The Lottery Man is a 1916 American silent comedy film written by Theodore Wharton and Rida Johnson Young. It was directed by Leopold Wharton and Wharton, and stars Oliver Hardy, Thurlow Bergen and Lottie Alter. It was produced at the Whartons Studio in Ithaca, New York, and distributed by Whartons Studio. The film was released on June 26, 1916. A print of the film exists in the film archive of the Library of Congress.

==Cast==
- Thurlow Bergen as Jack Wright-a son
- Elsie Esmond as Miss Helen Heyer-foxeys cousin
- Carolyn Lee as Lizzie Roberts-Mrs Peytons pet goat
- Allan Murnane as Foxey Peyton-his chum
- Lottie Alter as Mrs. Wright-little mother
- Ethel Winthrop as Mrs. Peyton-foxey's mother
- Mary Leslie Mayo as Hedgwig Jensen-physical instructor
- F.W. Stewart as Mcquire the newspaper publisher and the local constable
- Oliver Hardy as Maggie Murphy
- Edward O'Connor as The Butler
- Malcolm Head as Vegetable cart man in accident
- Louis A. Fuertes as Lottery drawing host
- Clarence Merrick as Chauffeur
- Joseph Urband as Newspaper workroom clerk
- Frances White as Mrs. Peyton's maid

==Plot==
Jack Wright is a young college man and football hero who after graduating, discovers that his mother has lost the family property, so that he must go to work. He becomes a newspaper reporter and induces the paper to start a lottery with himself as the prize, agreeing to marry the woman who holds the lucky number. Jack then falls in love with his chum, Foxey Peyton's cousin Helen, and repents the lottery plan, but it is too late. Helen, Jack and Foxey all begin buying up papers in the hope that she may get the lucky number and straighten everything out. The drawing is held in front of the City Hall, in the presence of an excited crowd of women. Picture the hero's dismay when a kitchen maid and not his sweetheart, holds the lucky number. True love triumphs when the kitchen maid decides she would rather marry the butler and divide the $100,000 prize money.
Synopsis — (1916) Motion Picture News

==Reception==
Film critic Harvey F. Thew said the film is a "most compact and well-constructed comedy, and the interest is maintained throughout, without resort to slapstick methods or business. In addition, there is some good character drawing, and an atmosphere of healthy, happy outdoor life has been brought into the story".

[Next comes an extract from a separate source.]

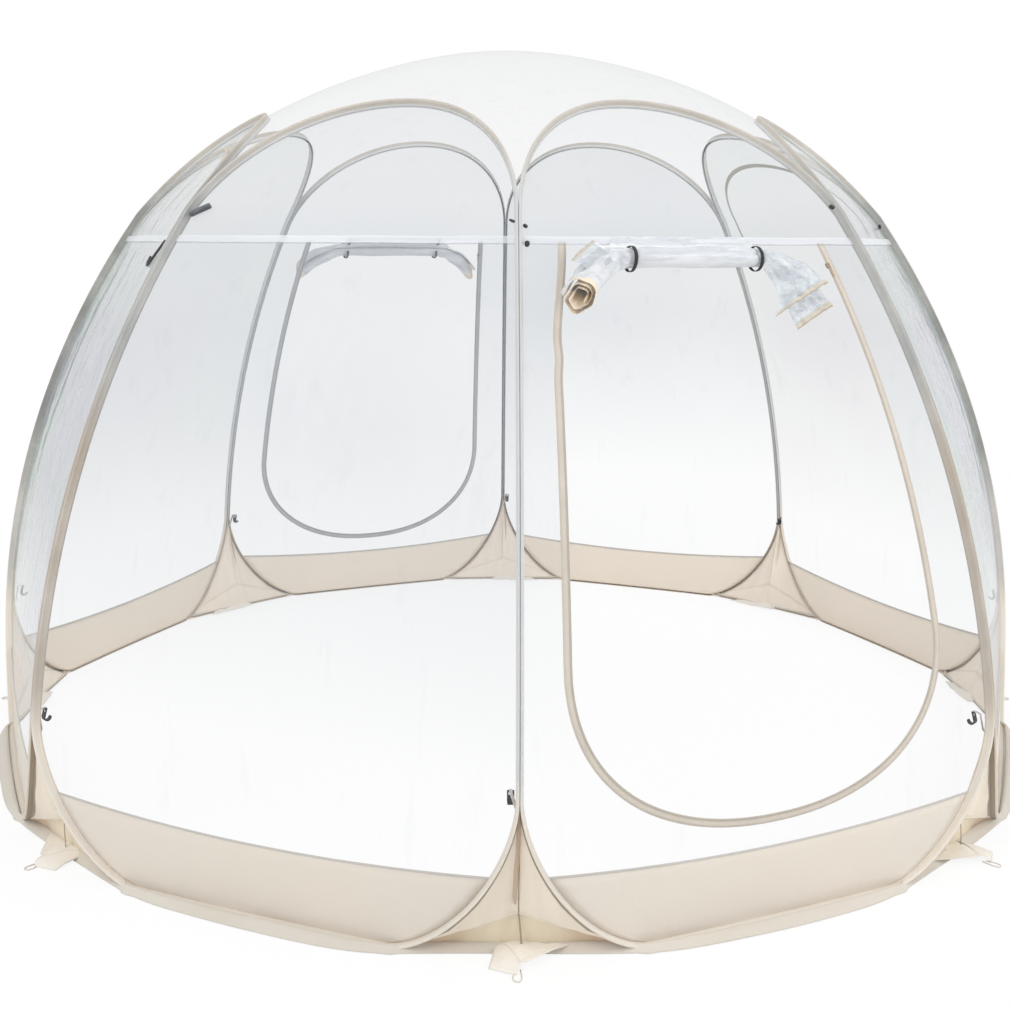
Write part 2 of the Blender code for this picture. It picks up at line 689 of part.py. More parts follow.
def make_rolls():
    """Each door, rolled up outside and hanging from its seam, and its two ties."""
    for door, panel in DOORS.items():
        stations = roll_stations(ROLL_SHIFT[door])
        rings = []
        for i, station in enumerate(stations):
            before, after = stations[max(i - 1, 0)], stations[min(i + 1, len(stations) - 1)]
            along = Vector((after[0] - before[0], after[1] - before[1])).normalized()
            rings.append(roll_ring(*station, along))
        place(f"{door}_door_roll", tube_mesh(f"{door}_roll", rings), "film", panel_azimuth(panel))
        for side, x in (("left", -TIE_SPREAD), ("right", TIE_SPREAD)):
            mesh = tie_mesh(f"{door}_tie_{side}", x + ROLL_SHIFT[door])
            tie = place(f"{door}_roll_tie_{side}", mesh, "elastic", panel_azimuth(panel))
            thicken(tie, TIE_THICKNESS)


def tie_mesh(name, x):
    """An elastic strap round the roll, up to its seam in front."""
    ring = roll_ring(x, ROLL_DROP, ROLL_RADIUS - TIE_SQUEEZE, Vector((1, 0)))
    sideways = Vector((1, 0, 0))
    away = GAP + TIE_THICKNESS / 2
    corners = [ring[-1]] + ring[:-1] + [ring[-1]]
    normals = [(b - a).cross(sideways).normalized() for a, b in zip(corners, corners[1:])]
    if normals[1].dot(ring[1] - ring[6]) < 0:
        normals = [-normal for normal in normals]
    line = [corners[0] + normals[0] * away]
    for corner, before, after in zip(corners[1:-1], normals, normals[1:]):
        middle = (before + after).normalized()
        line.append(corner + middle * (away / middle.dot(before)))
    line.append(corners[-2].lerp(corners[-1], TIE_BACK_SHARE) + normals[-1] * away)
    half = sideways * (TIE_WIDTH / 2)
    return grid_mesh(name, [[point - half, point + half] for point in line])


def hook_pairs():
    """The hook's side view as pairs of (reach, z) from its bar: a plate, then a curl inwards and up.

    It leans so that its weight hangs under the bar.
    """
    half = HOOK_BAR / 2
    pairs = [((half, z), (-half, z)) for z in (half, -half, -half - HOOK_SLOT, -HOOK_DROP)]
    for i in range(1, 6):
        turn = -radians(40 * i)
        pairs.append(tuple((radius * cos(turn) - HOOK_CURL, radius * sin(turn) - HOOK_DROP)
                           for radius in (HOOK_CURL + half, HOOK_CURL - half)))
    level, up = cos(HOOK_LEAN), sin(HOOK_LEAN)
    return [tuple((reach * level - z * up, reach * up + z * level) for reach, z in pair) for pair in pairs]


def make_hooks():
    """A plastic hook in each corner's tape loop, hanging inside the tent."""
    pairs = hook_pairs()
    slot = LOOP_WIDTH / 2 + LOOP_ROOM
    sides = (-HOOK_WIDTH / 2, -slot, slot, HOOK_WIDTH / 2)
    points = [Vector((x, -reach, z)) for pair in pairs for reach, z in pair for x in sides]
    cells = {(i, j) for i in range(len(pairs) - 1) for j in range(3)} - {(1, 1)}
    faces = []
    for i, j in sorted(cells):
        a, b = 8 * i + j, 8 * (i + 1) + j
        faces += [(a, a + 1, b + 1, b), (a + 4, a + 5, b + 5, b + 4)]
        if (i - 1, j) not in cells:
            faces.append((a, a + 1, a + 5, a + 4))
        if (i + 1, j) not in cells:
            faces.append((b, b + 1, b + 5, b + 4))
        if (i, j - 1) not in cells:
            faces.append((a, b, b + 4, a + 4))
        if (i, j + 1) not in cells:
            faces.append((a + 1, b + 1, b + 5, a + 5))
    mesh = mesh_from("hook", points, faces)
    for name in CORNERS:
        azimuth = corner_azimuth(name)
        hook = place(f"hook_{name}", mesh, "hook", azimuth)
        hook.location = Matrix.Rotation(-azimuth, 3, "Z") @ Vector((LOOP_SIDE, -BAR_REACH, BAR_HEIGHT))


clear_scene()
make_hoops()
make_bands()
make_walls()
make_roof()
make_gussets()
make_flap()
make_zips()
make_sliders()
make_rolls()
make_hooks()
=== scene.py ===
"""Pop-up bubble tent: the pieces that are seen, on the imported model's frame.

Metres, +Z up. A panel is made in its own frame, with its middle on -Y, and a corner with its rib
on -Y. Each is turned to its azimuth, which is measured from -Y towards -X.
"""
import bpy
from math import acos, atan, cos, exp, pi, radians, sin, sqrt, tan
from mathutils import Matrix, Vector, noise


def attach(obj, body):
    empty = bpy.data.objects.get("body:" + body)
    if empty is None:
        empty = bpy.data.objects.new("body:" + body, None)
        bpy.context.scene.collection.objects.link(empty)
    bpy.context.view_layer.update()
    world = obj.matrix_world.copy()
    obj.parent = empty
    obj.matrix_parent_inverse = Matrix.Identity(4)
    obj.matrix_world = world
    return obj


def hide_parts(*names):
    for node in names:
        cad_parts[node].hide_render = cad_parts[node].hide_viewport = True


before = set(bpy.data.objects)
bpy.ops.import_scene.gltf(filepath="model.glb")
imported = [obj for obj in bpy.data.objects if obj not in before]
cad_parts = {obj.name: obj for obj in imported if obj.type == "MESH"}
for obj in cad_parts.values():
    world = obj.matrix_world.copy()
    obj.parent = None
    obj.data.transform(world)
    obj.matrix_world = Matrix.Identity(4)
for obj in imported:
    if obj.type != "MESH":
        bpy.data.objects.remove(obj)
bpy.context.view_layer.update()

PANELS = ("front_left", "left_front", "left_back", "back_left",
          "back_right", "right_back", "right_front", "front_right")
CORNERS = ("front", "front_left", "left", "back_left",
           "back", "back_right", "right", "front_right")
DOORS = {"front": "front_right", "back": "back_left"}
VENTS = ("left_front", "right_back")

CORNER_RADIUS = 1.80
APEX_HEIGHT = 2.27
ROOF_ROUNDNESS = 1.75
WALL_ARC_RADIUS = 2.84
WALL_ARC_FOOT = 0.10
SPRING_HEIGHT = 1.72
ARCH_PEAK_HEIGHT = 2.017
ARCH_PEAK_REACH = 0.829
ARCH_FIRST_RISE = 0.386
ARCH_POWER = 2.09
FOOT_CURVE_HEIGHT = 0.408
FOOT_CURVE_WIDTH = 0.327
FOOT_CURVE_POWER = 1.615
FOOT_BOW = 0.022
BOW_HEIGHT = 0.90
SEAM_HEIGHT = 1.655
BAND_HEIGHT = 0.215
BAND_SAG = 0.030
BAND_CLOTH = 0.0012
CORNER_LIFT = 0.045
CORNER_BULGE = 0.014
FLAP_WIDTH = 0.042
FLAP_CLOTH = 0.0015
FLAP_FOLD = 0.007
HOOP_DIAMETER = 0.0045
SLEEVE_CLOTH = 0.0015
SLEEVE_DEPTH = 0.024
SLEEVE_INSIDE = 0.006
HOOP_CLEARANCE = 0.00075
GAP = 0.0003
SEAM_GAP = 0.0006
DOOR_SHARE = 0.79
DOOR_TOP = SEAM_HEIGHT - 0.009
DOOR_BOTTOM = 0.25
DOOR_POWER = 2.2
TAPE_WIDTH = 0.022
TAPE_CLOTH = 0.0018
SLIDER_LENGTH = 0.014
SLIDER_REACH = 0.008
SLIDER_PLATE = 0.0016
SLIDER_CLEARANCE = 0.0008
SLIDER_BELOW_SEAM = 0.060
SLIDER_SIDE = {"front": 1, "back": -1}
PULL_LENGTH = 0.026
ROLL_RADIUS = 0.034
ROLL_DROP = 0.085
ROLL_OFF_WALL = 0.007
ROLL_OVERHANG = 0.011
TAIL_FALL = 0.118
TAIL_RISE = 0.006
TAIL_ANGLE = radians(125)
TIE_WIDTH = 0.008
TIE_THICKNESS = 0.0016
TIE_SQUEEZE = 0.004
HOOK_WIDTH = 0.017
HOOK_BAR = 0.004
HOOK_SLOT = 0.0065
HOOK_DROP = 0.021
HOOK_CURL = 0.0095
HOOK_LEAN = radians(17.5)
LOOP_WIDTH = 0.008
LOOP_CLEARANCE = 0.0006
LOOP_ROOM = 0.0008
LOOP_REACH = 0.012
LOOP_HEIGHT = 0.366
LOOP_BACK = 0.009
LOOP_SIDE = -0.020
HOOK_HEIGHT = 0.425
ARCH_LIFT = 0.106
GUSSET_TOP = 0.402
PLEAT_TOP = 0.398
PLEAT_LENGTH = 0.262
DOOR_CURVE_TOP = 0.657
DOOR_SLACK = 0.032
VENT_HALF_WIDTH = 0.40
VENT_RISE = 0.262
VENT_TAPE_WIDTH = 0.012
ROOF_SAG = 0.014
ROOF_FALL = 0.300
TIE_SEEN_WIDTH = 0.010
TAB_CLOTH = 0.0011
TAB_REST = 0.0022
STRAP_CLOTH = 0.0009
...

Lynde Denig of the Moving Picture World said that it lacked much of the humor of the stage comedy from which it was taken, but it is not without redeeming features in the acting of Thurlow Bergen and the situations developed from a first rate farcical plot. It is hardly a picture for audiences accustomed to the niceties of expert studio workmanship, but for those who are not over particular, and who respond to comedy and sentiment in the elementary forms, there should be entertainment in the production.